Updated

Oil sank toward $57 on Friday after touching the lowest level since July as swelling fuel stocks eased consumer fears of tight winter supplies.

U.S. light crude oil was down 14 cents at $57.66 a barrel at 1335 GMT, off a session low of $56.93, the weakest since July 21.

London Brent was off 23 cents at $55.45 a barrel.

U.S. oil prices have lost around $3, or five percent, since the start of the week, and are $13 below a late-August record of $70.85 touched in the wake of hurricane damage.

On Thursday they fell below a key technical indicator, the 200-day moving average, for the first time since 2002. Analysts said that could trigger a deeper selloff by funds who base decisions to buy or sell on chart analysis.

"The gap lower below the 200-day moving average is noteworthy since the market has not been below this.... since 2002," said Phil Roberts of Barclays Capital.

The market has also been weakened by signs of slower oil demand growth, rising stocks and mild weather.

Prices are still up around a third since the start of the year and more bullish analysts say there could be a strong rally if sudden cold temperatures spur fourth quarter demand.

Further fuelling the bulls, the U.S. Treasury Department said lower gasoline prices in early November and an improving jobs market had helped to bolster U.S. consumer sentiment.

But in the immediate term, oil stocks are higher than the same time a year ago in the United States and Europe and the Organization of the Petroleum Exporting Countries has said there were no takers for an extra two million barrels per day of crude it has volunteered if needed.

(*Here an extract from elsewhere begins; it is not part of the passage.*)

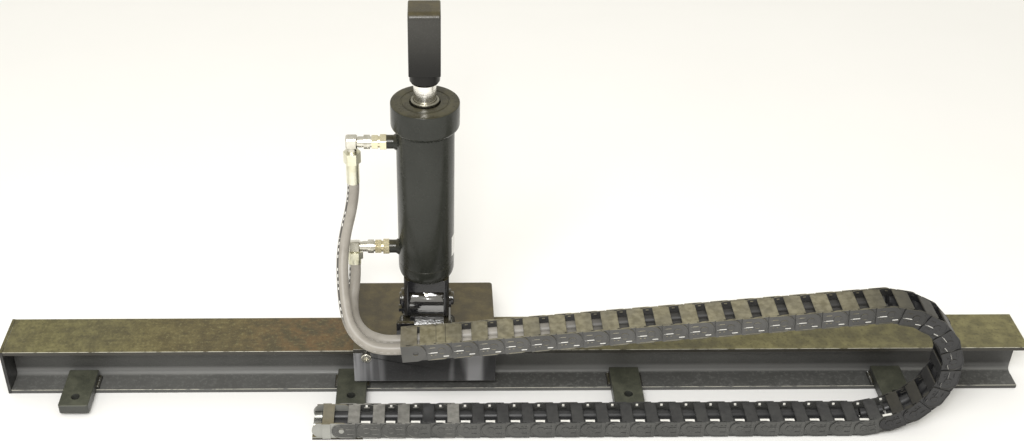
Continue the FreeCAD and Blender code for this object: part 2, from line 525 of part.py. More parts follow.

"No one took it and that means there is no demand and that is also showing in the dropping price of oil," Qatari Oil Minister Abdullah al-Attiyah said on Friday.

The cartel next meets on December 12 in Kuwait to reconsider its output policy.

OPEC's reference crude basket price dropped to $51.30 on Thursday, the latest available number, only just above the $50 a barrel level that OPEC ministers have said they would seek to defend.